Lord Adam—The way in which his case is put by the second party is that he is entitled “to require payment of one-half of the estate now, and to insist that the first party should hold the other half thereof until it is ascertained whether it is required for Mrs Howard's maintenance.” I am of opinion that we should answer that question in the negative. The widow, it is not disputed, is entitled to get £100. That is sufficient to maintain her for three or four years, but the proposition of the second party is, that because the widow may possibly remain of unsound mind and unable to support herself, the Court ought to say that that portion of the estate which would in the ordinary course of law go to the next-of-kin, shall not go to them but be retained for the maintenance of the widow. I know of no authority for that proposition. No doubt there were cited cases to the effect that where a husband has died possessed of considerable estate, leaving his widow unprovided for, she has been found entitled to aliment out of the income of the estate, but that is not what is asked here. What is said is, that on the arrival of an event which may never occur, the capital of that part of the estate which belongs to the next-of-kin shall be utilised for the widow's maintenance, and that it shall be kept up by the first party, and not paid to the next-of-kin, until it shall be seen whether that uncertain event will ever occur. I do not think that we can give effect to that proposition.

Lord M'Laren—I should be sorry to throw any doubt on the rule of law under which a child or a widow, unprovided for or insufficiently provided for by the deeds of the head of the family, has a claim for aliment against the father's or husband's representatives. That such a claim exists is stated by Lord Stair, with the limitation that it only arrives if the father has left a competent estate. The case mentioned by Stair is that between son and son, but of course the principle applies equally to the case between a widow and her husband's representatives. Such a claim is recognised in the cases cited by Mr Craigie—cases which are not recent but which are of undoubted authority. All those are cases where, from the way in which the estate was invested, the widow or child making the claim of aliment had not received a fair share of the intestate's succession.

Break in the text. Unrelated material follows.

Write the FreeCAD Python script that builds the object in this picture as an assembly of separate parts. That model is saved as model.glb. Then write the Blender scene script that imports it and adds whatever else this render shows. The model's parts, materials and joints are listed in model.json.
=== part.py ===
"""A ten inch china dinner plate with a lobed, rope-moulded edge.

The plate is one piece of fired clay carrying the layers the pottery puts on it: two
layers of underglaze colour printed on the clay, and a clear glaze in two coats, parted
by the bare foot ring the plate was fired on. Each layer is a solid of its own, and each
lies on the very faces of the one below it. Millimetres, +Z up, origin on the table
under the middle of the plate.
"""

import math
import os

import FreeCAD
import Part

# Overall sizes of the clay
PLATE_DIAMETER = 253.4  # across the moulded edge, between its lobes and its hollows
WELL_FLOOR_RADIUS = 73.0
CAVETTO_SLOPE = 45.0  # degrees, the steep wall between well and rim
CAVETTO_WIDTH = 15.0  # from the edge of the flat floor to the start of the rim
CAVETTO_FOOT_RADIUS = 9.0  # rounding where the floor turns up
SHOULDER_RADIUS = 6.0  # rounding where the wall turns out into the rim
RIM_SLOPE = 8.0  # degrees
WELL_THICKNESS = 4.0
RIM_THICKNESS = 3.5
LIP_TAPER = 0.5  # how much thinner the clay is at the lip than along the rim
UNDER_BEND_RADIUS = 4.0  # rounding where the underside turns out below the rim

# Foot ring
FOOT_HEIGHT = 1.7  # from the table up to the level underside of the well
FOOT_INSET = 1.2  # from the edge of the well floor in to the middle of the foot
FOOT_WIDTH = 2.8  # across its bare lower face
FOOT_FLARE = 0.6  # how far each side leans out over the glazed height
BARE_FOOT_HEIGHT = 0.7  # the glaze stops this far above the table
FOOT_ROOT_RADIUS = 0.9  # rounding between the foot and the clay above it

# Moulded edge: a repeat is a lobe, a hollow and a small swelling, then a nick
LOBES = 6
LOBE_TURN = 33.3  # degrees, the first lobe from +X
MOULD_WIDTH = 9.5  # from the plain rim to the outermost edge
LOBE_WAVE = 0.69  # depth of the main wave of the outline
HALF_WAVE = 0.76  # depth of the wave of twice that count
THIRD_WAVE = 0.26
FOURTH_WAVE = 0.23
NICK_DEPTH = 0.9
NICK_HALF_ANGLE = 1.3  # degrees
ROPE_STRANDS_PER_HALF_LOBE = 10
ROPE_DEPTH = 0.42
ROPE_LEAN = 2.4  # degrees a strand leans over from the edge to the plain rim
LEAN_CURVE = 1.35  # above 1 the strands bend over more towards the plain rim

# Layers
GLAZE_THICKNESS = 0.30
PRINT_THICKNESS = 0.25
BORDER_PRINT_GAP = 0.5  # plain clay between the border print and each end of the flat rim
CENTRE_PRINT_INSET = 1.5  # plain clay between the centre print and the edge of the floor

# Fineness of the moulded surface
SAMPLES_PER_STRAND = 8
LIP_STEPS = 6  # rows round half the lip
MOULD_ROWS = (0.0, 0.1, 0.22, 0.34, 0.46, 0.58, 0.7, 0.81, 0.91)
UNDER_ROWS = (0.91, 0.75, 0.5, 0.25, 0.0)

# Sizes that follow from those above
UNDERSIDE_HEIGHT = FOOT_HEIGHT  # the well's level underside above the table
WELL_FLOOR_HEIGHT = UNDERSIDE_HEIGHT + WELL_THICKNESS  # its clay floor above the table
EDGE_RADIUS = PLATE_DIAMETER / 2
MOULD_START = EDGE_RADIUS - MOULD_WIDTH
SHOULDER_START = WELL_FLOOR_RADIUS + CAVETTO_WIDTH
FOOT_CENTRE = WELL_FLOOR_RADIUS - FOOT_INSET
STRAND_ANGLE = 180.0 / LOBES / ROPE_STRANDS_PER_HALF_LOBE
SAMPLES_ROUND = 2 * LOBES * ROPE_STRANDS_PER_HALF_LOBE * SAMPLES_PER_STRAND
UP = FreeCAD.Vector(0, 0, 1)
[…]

In the present case the estate is moveable,

Page: 663

and by operation of law it falls to be divided between the widow and the next-of-kin. Now, it seems to me that when a widow has received her full legal share of the husband's succession, this is complete fulfilment of the husband's obligation to provide for her. In the present case it is admitted that the widow is entitled to receive £100, the total amount of the estate being £200.

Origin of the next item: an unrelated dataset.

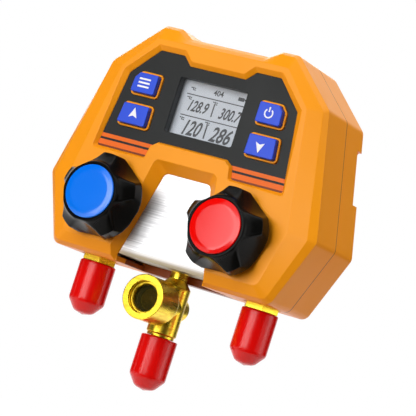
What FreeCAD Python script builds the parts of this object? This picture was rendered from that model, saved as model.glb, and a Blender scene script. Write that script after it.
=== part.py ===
import FreeCAD
import Part
import math
import os
import Sketcher
from FreeCAD import Placement, Rotation, Vector

# A digital refrigerant manifold gauge, hung up by a hook that folds out of its back.
# X runs to the right, Y from the front to the back and Z up. Pieces are drawn with Y = 0 at
# the face of the panel and moved at the end, so that the origin lies on the back face.

sizes = {
    # housing, seen from the front: half widths, and heights above the bottom line of the panel
    "housingDepth": 49.2,
    "plateauDepth": 2.0,
    "bevelDepth": 1.0,
    "frontWallBack": 4.0,
    "partingDepth": 26.0,
    "wall": 2.4,
    "originHeight": 5.5,
    "dipHalf": 21.8,
    "dipTop": 59.3,
    "earInner": 28.4,
    "earOuter": 37.7,
    "earTop": 63.2,
    "shoulderHalf": 61.0,
    "shoulderTop": 41.0,
    "waistHalf": 75.5,
    "waistDrop": 20.5,
    "footHalf": 61.6,
    "footDrop": 54.5,
    "outlineRadius": 4.5,
    "earRadius": 3.0,
    "backRound": 3.4,
    # steep bevel between the side walls and the gentle facets
    "topBevel": 1.7,
    "shoulderBevel": 1.5,
    "waistBevel": 3.7,
    "footBevel": 1.8,
    # gentle facets that fall away from the flat part of the front
    "topFacet": 7.9,
    "dipFacet": 3.9,
    "shoulderFacet": 8.8,
    "waistFacet": 13.5,
    "footFacet": 6.6,
    # panel in its recess
    "panelDipHalf": 15.7,
    "panelDipTop": 45.5,
    "panelEarInner": 20.4,
    "panelTop": 50.0,
    "panelEarOuter": 33.9,
    "panelShoulderHalf": 47.3,
    "panelShoulderTop": 36.0,
    "panelFootHalf": 52.6,
    "panelFootDrop": 2.6,
    "panelNeckHalf": 24.6,
    "panelArchHalf": 19.5,
    "panelArchTop": 6.1,
    "panelThickness": 1.0,
    "panelGap": 0.15,
    "rampWidth": 2.5,
    "rampInner": 0.9,
    # display
    "windowHalf": 19.0,
    "windowBottom": 12.1,
    "windowTop": 39.9,
    "bezelWall": 1.4,
    "bezelFlange": 1.6,
    "bezelFlangeThickness": 0.8,
    "lensThickness": 1.1,
    "displayThickness": 3.6,
    # keys
    "keyInner": 27.2,
    "lowerKeyOuter": 45.4,
    "lowerKeyBottom": 9.6,
    "lowerKeyTop": 21.9,
    "upperKeyOuter": 43.3,
    "upperKeyBottom": 25.7,
    "upperKeyTop": 37.9,
    "keyCornerCut": 3.6,
    "keyRadius": 2.0,
    "keyRim": 0.9,
    "keyRimHeight": 1.0,
    "keyGap": 0.25,
    "keyHeight": 3.9,
    "keyFlange": 0.9,
    "keyTravel": 1.5,
    "keyChamfer": 0.3,
    "domeRadius": 3.0,
    # main board
    "boardThickness": 1.6,
    "boardHalf": 46.5,
    "boardBottom": 2.0,
    "boardShoulder": 35.0,
    "boardTop": 46.5,
    "standoffRadius": 2.6,
    "standoffUpperHalf": 33.0,
    "standoffUpperTop": 43.2,
    "standoffLowerHalf": 24.0,
    "standoffLowerTop": 4.9,
    "boardScrewRadius": 1.2,
    # cut-out at the bottom of the front
    "cutTopHalf": 12.9,
    "cutTopDrop": 7.3,
    "cutFootHalf": 24.3,
    "cutFootDrop": 50.7,
    "cutFlare": 4.6,
    "cutRadius": 3.0,
    # manifold block and what is drilled in it
    "blockHalf": 55.0,
    "blockTopDrop": 5.0,
    "blockFootDrop": 50.6,
    "blockDepth": 30.0,
    "valveOffset": 35.35,
    "valveDrop": 27.4,
    "valveBoreRadius": 7.0,
    "valveBoreDepth": 20.0,
    "seatRadius": 3.0,
    "seatDepth": 4.0,
    "portOffset": 47.0,
    "portDepth": 26.5,
    "teeDepth": 25.0,
    "spigotRadius": 5.75,
    "spigotLength": 10.6,
    "wayRadius": 2.5,
    "galleryRadius": 3.0,
    "galleryDepth": 20.5,
    "galleryDrop": 22.5,
    "plugLength": 3.0,
    "fitGap": 0.05,
    # valves and handwheels
    "bonnetRadius": 10.0,
    "bonnetFront": 1.8,
    "bonnetBody": 5.0,
    "bonnetHoleRadius": 10.5,
    "stemRadius": 4.0,
    "stemFront": 15.0,
    "pistonLength": 8.5,
    "socketDepth": 3.0,
    "sealWidth": 2.0,
    "sealDepth": 1.2,
    "wheelRadius": 21.8,
    "wheelBack": 4.0,
    "wheelBackRadius": 19.0,
    "skirtBack": 8.4,
    "skirtFront": 13.2,
    "collarRadius": 14.5,
    "collarFront": 21.2,
    "flareRadius": 12.0,
    "discRadius": 13.1,
    "discSeat": 20.3,
    "discFront": 21.9,
    "discGap": 0.3,
    "scoopRadius": 20.0,
    "scoopValley": 14.8,
    "scoopTilt": 25.0,
    "wheelHollow": 8.4,
    "hollowDepth": 8.6,
    "wheelScrewRadius": 1.45,
    "wheelScrewHead": 3.4,
    "wheelWeb": 1.5,
    # ports below the block
    "hexFlats": 16.0,
    "hexHeight": 6.4,
    "flareEndRadius": 5.55,
    "portLength": 21.4,
    "capRadius": 9.1,
    "capGap": 0.2,
    "capBoreGap": 0.1,
    "capLength": 26.8,
    "capBoreDepth": 17.8,
    "capNose": 6.6,
    "portNotchRadius": 9.6,
    # sight glass tee
    "teeNeckRadius": 4.4,
    "teeNeckLength": 3.4,
    "teeConeLength": 3.6,
    "teeBarrelRadius": 7.5,
    "teeRingRadius": 6.8,
    "teeRingLength": 1.3,
    "teeBarrelEnd": 83.2,
    "teeFlareEnd": 98.0,
    "glassDrop": 67.6,
    "bossRadius": 11.0,
    "bossFront": 3.3,
    "bossBack": 14.3,
    "bossBoreRadius": 7.9,
    "glassFront": 1.5,
    "glassThickness": 3.0,
    "glassSealThickness": 1.0,
    "chamberRadius": 5.2,
    "retainerInner": 6.5,
    "retainerFront": 0.9,
    "plugRadius": 4.75,
    # sensors
    "sensorDepth": 26.0,
    "sensorRadius": 6.0,
    "sensorTop": 12.0,
    "sensorThreadRadius": 3.5,
    "sensorThreadLength": 8.0,
    # batteries and their bay
    "cellRadius": 5.25,
    "cellLength": 44.5,
    "cellPitch": 11.0,
    "cellGap": 0.05,
    "bayHalf": 22.6,
    "bayTop": 1.2,
    "bayFootDrop": 48.6,
    "bayWall": 1.6,
    "doorHalf": 25.5,
    "doorTop": 2.0,
    "doorThickness": 2.0,
    "doorGap": 0.2,
    # hook in the back
    "hookPinHeight": 46.0,
    "hookPinDepth": 46.6,
    "hookPinRadius": 1.2,
    "hookPinHalf": 8.6,
    "hookHubRadius": 2.7,
    "hookShank": 8.0,
    "hookThickness": 3.4,
    "hookReach": 24.5,
    "hookOuterRadius": 12.0,
    "hookInnerRadius": 7.2,
    "hookSideGap": 1.3,
    "hookFloorGap": 0.4,
    # notches in the sides, screws
    "notchTop": 31.0,
    "notchBottom": 5.0,
    "notchFront": 41.5,
    "notchInset": 3.4,
    "bossLowerHalf": 60.5,
    "bossLowerDrop": 34.0,
    "bossUpperHalf": 53.5,
    "bossUpperTop": 37.0,
    "screwBossRadius": 4.7,
    "screwHeadRadius": 2.9,
    "screwHeadDepth": 40.0,
    "screwHeadHeight": 2.4,
    "screwRadius": 1.45,
    "screwLength": 26.0,
    "gapWallDepth": 32.0,
}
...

No authority has been cited for the proposed extension of the doctrine of the liability of the deceased's estate for aliment, and such extension might lead to very inequitable results, for the claim, if it exists at all, must continue through life, and it would be in the power, for example, of a child who had spent his share of the succession, to come down at any time upon his more provident brothers and sisters for aliment.

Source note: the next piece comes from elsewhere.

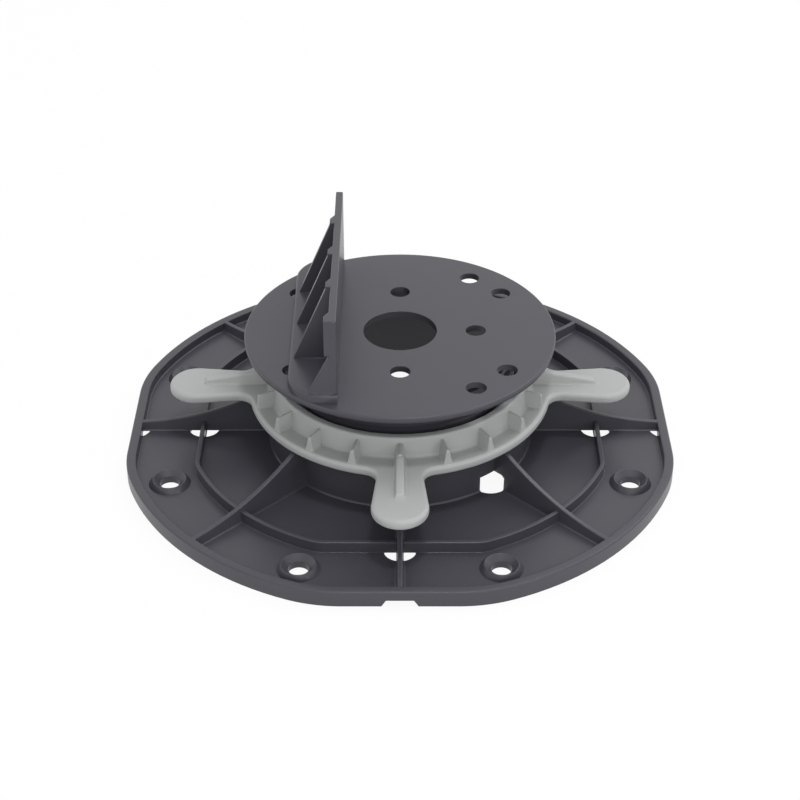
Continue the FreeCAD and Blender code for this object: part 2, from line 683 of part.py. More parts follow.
def make_braces(body, left_face):
    """Add three tall braces, a short one at each end, and the strips that thicken the upright's top."""
    inside = f"({left_face} + Sizes.upright_thickness / 2)"
    strip_face = f"({left_face} - Sizes.strip_depth)"
    tall = make_sketch(body, "brace_profile", "XZ_Plane", height="Sizes.brace_pitch")
    draw_polygon(tall, [
        (inside, DISC_TOP),
        (f"{left_face} - Sizes.brace_reach", DISC_TOP),
        (f"{left_face} - Sizes.brace_reach", f"{FOOT_TOP} - Sizes.foot_round"),
        (strip_face, f"{UPRIGHT_TOP} - Sizes.brace_land"),
        (strip_face, UPRIGHT_TOP),
        (inside, UPRIGHT_TOP),
    ])
    brace = pad(body, "brace", tall, "Sizes.brace_thickness", both_sides=True)
    repeat_along(body, "braces", [brace], 3, "2 * Sizes.brace_pitch")

    end_middle = "(Sizes.upright_length / 2 - Sizes.brace_thickness / 2)"
    short = make_sketch(body, "end_brace_profile", "XZ_Plane", height=end_middle)
    draw_polygon(short, [
        (inside, DISC_TOP),
        (f"{left_face} - Sizes.end_brace_reach", DISC_TOP),
        (f"{left_face} - Sizes.end_brace_reach", FOOT_TOP),
        (left_face, f"{UPRIGHT_TOP} - Sizes.strip_height"),
        (inside, f"{UPRIGHT_TOP} - Sizes.strip_height"),
    ])
    end_brace = pad(body, "end_brace", short, "Sizes.brace_thickness", both_sides=True)
    repeat_along(body, "end_braces", [end_brace], 2, f"2 * {end_middle}")

    strip = make_sketch(body, "strip_outline", height=UPRIGHT_TOP)
    front = "(-Sizes.upright_length / 2)"
    draw_polygon(strip, [
        (inside, front),
        (strip_face, front),
        (strip_face, f"{front} + Sizes.strip_flat"),
        (left_face, f"{front} + Sizes.strip_flat + Sizes.strip_slope"),
        (inside, f"{front} + Sizes.strip_flat + Sizes.strip_slope"),
    ])
    strip_pad = pad(body, "strip", strip, "Sizes.strip_height")
    strip_pad.Reversed = True
    repeat_along(body, "strips", [strip_pad], 4, "3 * Sizes.brace_pitch")


def make_pegs(body):
    """Add the pegs under the foot that sit in the holes of the disc, the middle one barbed and slit."""
    plain = make_sketch(body, "plain_peg_outline", height=DISC_TOP)
    angle = "((45 + Sizes.outer_angle) * 1 deg)"
    for side in ("", "-"):
        draw_circle(plain, PEG_RADIUS, f"-{OUTER_CIRCLE} * cos({angle})",
                    f"{side}{OUTER_CIRCLE} * sin({angle})")
    plain_pad = pad(body, "plain_pegs", plain, "Sizes.disc_thickness")
    plain_pad.Reversed = True

    profile = make_sketch(body, "barb_profile", "XZ_Plane")
    middle = "-Sizes.inner_circle"
    lip = f"({DISC_BOTTOM} - Sizes.barb_play)"
    tip = f"({lip} - Sizes.barb_length)"
    draw_axis(profile, middle)
    draw_polygon(profile, [
        (middle, DISC_TOP),
        (f"{middle} + {PEG_RADIUS}", DISC_TOP),
        (f"{middle} + {PEG_RADIUS}", lip),
        (f"{middle} + {PEG_RADIUS} + Sizes.barb_lip", lip),
        (f"{middle} + {PEG_RADIUS} - Sizes.barb_lip", tip),
        (middle, tip),
    ])
    spin(body, "barbed_peg", profile, axis="Axis0")
    slit = make_sketch(body, "slit_outline", height=DISC_TOP)
    draw_slit(slit, middle)
    pocket(body, "barb_slit", slit)


def draw_slit(sketch, middle):
    """Add the narrow rectangle that splits the barbed peg."""
    reach = f"({PEG_RADIUS} + Sizes.barb_lip)"
    draw_polygon(sketch, [
        (f"{middle} - {reach}", "-Sizes.barb_slit / 2"),
        (f"{middle} + {reach}", "-Sizes.barb_slit / 2"),
        (f"{middle} + {reach}", "Sizes.barb_slit / 2"),
        (f"{middle} - {reach}", "Sizes.barb_slit / 2"),
    ])


def check_and_export(bodies):
    """Refuse a failed model, then write each sub-part to its own file."""
    doc.recompute()
    for item in doc.Objects:
        if "Invalid" in item.State or "Error" in item.State:
            raise RuntimeError(f"{item.Name} did not build: {item.State}")
    for body in bodies:
        if body.Shape.isNull() or not body.Shape.isValid():
            raise RuntimeError(f"{body.Label} has no valid shape")
    os.makedirs("parts", exist_ok=True)
    for body in bodies:
        body.Shape.exportStep(f"parts/{body.Label}.step")
        print(body.Label, len(body.Shape.Solids), round(body.Shape.Volume), body.Shape.BoundBox)


doc = FreeCAD.newDocument("decking_pedestal")
sheet = make_sheet(doc)
sub_parts = [make_base(), make_adjusting_ring(), make_head(), make_bracket()]
check_and_export(sub_parts)
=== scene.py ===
"""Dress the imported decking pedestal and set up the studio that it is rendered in.

Every piece is built in millimetres from the sizes that its class holds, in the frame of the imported
model: the ground at z = 0, the thread's axis at x = y = 0, the bracket's upright on the -X side.
"""

import json
import logging
import math
from collections.abc import Iterable, Sequence
from dataclasses import dataclass, field
from enum import Enum

import bmesh
import bpy
from mathutils import Euler, Matrix, Vector
from mathutils.geometry import tessellate_polygon

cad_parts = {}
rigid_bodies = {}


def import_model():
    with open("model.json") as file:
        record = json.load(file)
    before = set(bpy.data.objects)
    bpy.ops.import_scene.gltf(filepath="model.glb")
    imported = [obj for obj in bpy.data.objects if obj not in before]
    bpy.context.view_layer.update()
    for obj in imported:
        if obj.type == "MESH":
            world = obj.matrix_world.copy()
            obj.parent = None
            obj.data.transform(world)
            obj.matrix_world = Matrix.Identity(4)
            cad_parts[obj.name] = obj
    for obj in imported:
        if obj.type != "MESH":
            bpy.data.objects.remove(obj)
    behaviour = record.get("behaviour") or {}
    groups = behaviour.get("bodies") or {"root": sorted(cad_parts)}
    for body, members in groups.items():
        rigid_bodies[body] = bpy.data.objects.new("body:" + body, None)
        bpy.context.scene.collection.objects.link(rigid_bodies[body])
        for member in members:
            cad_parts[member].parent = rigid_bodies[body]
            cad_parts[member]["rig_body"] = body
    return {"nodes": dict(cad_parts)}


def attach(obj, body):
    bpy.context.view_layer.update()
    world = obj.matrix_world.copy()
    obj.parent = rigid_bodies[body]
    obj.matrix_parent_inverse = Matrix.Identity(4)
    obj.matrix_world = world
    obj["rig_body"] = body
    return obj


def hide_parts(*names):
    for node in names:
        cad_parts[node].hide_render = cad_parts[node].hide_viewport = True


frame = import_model()

MM = 0.001
WHOLE_TURN = 2.0 * math.pi
QUARTER_TURN = WHOLE_TURN / 4.0
UP = Vector((0.0, 0.0, 1.0))
MIDDLE = Vector((0.0, 0.0))
IN_PLACE = Matrix.Identity(4)
EDGE_STEPS = 3  # chords in the quarter turn of a small rounding
THREAD_STEPS = 96  # chords in a turn of a thread
OVERCUT = 1.0  # how far below the ground a plug starts, in millimetres
WELD = 1e-5  # distance at which two corners are one
SLIVER = 1e-6  # length at which an edge is none
WHITE = (1.0, 1.0, 1.0, 1.0)
log = logging.getLogger("decking_pedestal")

Loop = list[Vector]
Path = list[tuple[float, float]]


class Finish(Enum):
    """The record's material slots."""

    DARK = "dark_plastic"
    LIGHT = "light_plastic"


# Outlines


@dataclass(frozen=True)
class Corner:
    """A corner of an outline and the radius that rounds it."""

    x: float
    y: float
    radius: float = 0.0


@dataclass(frozen=True)
class Station:
    """A cross-section of a rib: its place, its crest's height and width, and its foot's flare."""

    x: float
    top: float
    width: float
    flare: float


def polar(radius: float, angle: float) -> Vector:
    """Return the point at a radius and an angle in radians."""
    return radius * Vector((math.cos(angle), math.sin(angle)))


def quarter_turn(steps: int) -> list[float]:
    """Return the angles that cut a quarter turn into steps, both ends included."""
    return [QUARTER_TURN * step / steps for step in range(steps + 1)]


def arc(centre: Vector, radius: float, start: float, end: float, steps: int) -> Loop:
    """Return points along an arc, both ends included.

    Args:
        centre: middle of the arc.
        radius: its radius.
        start: angle of the first point, in radians.
        end: angle of the last point.
        steps: how many chords it is cut into.

    Returns:
        The points, steps + 1 of them.
    """
    return [centre + polar(radius, start + (end - start) * step / steps) for step in range(steps + 1)]


def circle(radius: float, centre: Vector = MIDDLE, steps: int = 48) -> Loop:
    """Return a circle, counter-clockwise."""
    return arc(centre, radius, 0.0, WHOLE_TURN, steps)[:-1]


def hole(radius: float, centre: Vector = MIDDLE, steps: int = 48) -> Loop:
    """Return a circle, clockwise, for the edge of a hole."""
    return circle(radius, centre, steps)[::-1]


def rounded(corners: Sequence[Corner], steps: int = 4) -> Loop:
    """Return a closed outline with its corners rounded.

    Args:
        corners: the sharp corners in order.
        steps: chords for a rounding of a quarter turn.

    Returns:
        The outline's points, in the same order.
    """
    points = [Vector((corner.x, corner.y)) for corner in corners]
    outline = []
    for index, corner in enumerate(corners):
        here = points[index]
        if corner.radius == 0.0:
            outline.append(here)
            continue
        back = (points[index - 1] - here).normalized()
        ahead = (points[(index + 1) % len(points)] - here).normalized()
        half = back.angle(ahead) / 2.0
        centre = here + (back + ahead).normalized() * corner.radius / math.sin(half)
        first = here + back * corner.radius / math.tan(half) - centre
        last = here + ahead * corner.radius / math.tan(half) - centre
        start = math.atan2(first.y, first.x)
        sweep = (math.atan2(last.y, last.x) - start + math.pi) % WHOLE_TURN - math.pi
        chords = max(2, math.ceil(abs(sweep) / QUARTER_TURN * steps))
        outline += arc(centre, corner.radius, start, start + sweep, chords)
    return outline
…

Some of the decisions relating to aliment are cases where the conventional provisions were insufficient. Such a state of matters may very easily happen. A father whose means are small may make what he thinks at the time a suitable provision for his wife and children, and yet that provision may be quite insufficient if the father dies in affluent circumstances. The reasonableness of a provision depends upon whether it is reasonable in all the circumstances of the estate. It must further be noticed that in some of the cases cited, the provisions in favour of the claimant were of the nature of annual payments out of income. Now here the curator is entitled to go on spending the £100 which the widow gets until it is exhausted. She is therefore not at present destitute, and the necessity for a further sum for aliment may never emerge. The widow may succeeed to money, or she may die before the £100 is exhausted, and so the necessity for aliment may stop. I see no justice or equity in the money which by law belongs to the next-of-kin, being held over to meet this event which may never occur.

Lord President—I have examined the cases in Morison cited by Mr Craigie, and I find in them certain features widely distinguishing them from the present.

(1) Where the Court has granted additional aliment there has been a great disproportion between the income of the heir's estate and the income from the widow's share. In the case of Thomson the husband died infeft in only a small portion of the lands, with the result that the yield of the terce amounted to only one-sixth of the free income of the whole lands of which the husband had died possessed. There the Court held that the mere fact that there was a legal provision for the widow did not exclude her claiming further aliment; and they acted on the view that the legal provision did not afford to the widow the sort of provision which the law holds to be just.

(2) There again what the Court gave to the widow was a payment out of income, and not out of capital of the legal share of the heir or next-of-kin.

(3) Further, the criterion of the amount of aliment to be given was not the amount of the widow's income, but the amount of the total income of the estate. That that is so is clearly brought out by what was said from the bench—“Where there are no conditional provisions the widow is entitled to an aliment out of her husband's estate, suitable to its free income. When her legal provisions of terce and jus relictæ are not adequate to this, she is entitled to an additional aliment out of it.”

Now, turning to the present case we find, in the first place, that there is no disproportion between the share taken by the widow, and that taken by the next-of-kin; on the contrary, the two shares are equal moieties of the whole estate. Second, What is asked by the widow here is not a part of the income of the husband's estate, but the capital of the whole of it; and third, the claim is put forward solely on the ground of the widow's needs, and so far from equitably adjusting the rights of the next-of-kin and of the widow, it would operate the total extinction of the rights of the next-of-kin in the succession. I think, therefore, that we should answer the second question in the affirmative.

Lord Kinnear was absent.

The Court answered the second question in the affirmative.

Counsel:

Counsel for the First and Third Parties— Graham Stewart. Agents— Irons, Roberts, & Company, S.S.C.

Counsel for the Second Party— Craigie. Agents— Snody & Asher, S.S.C.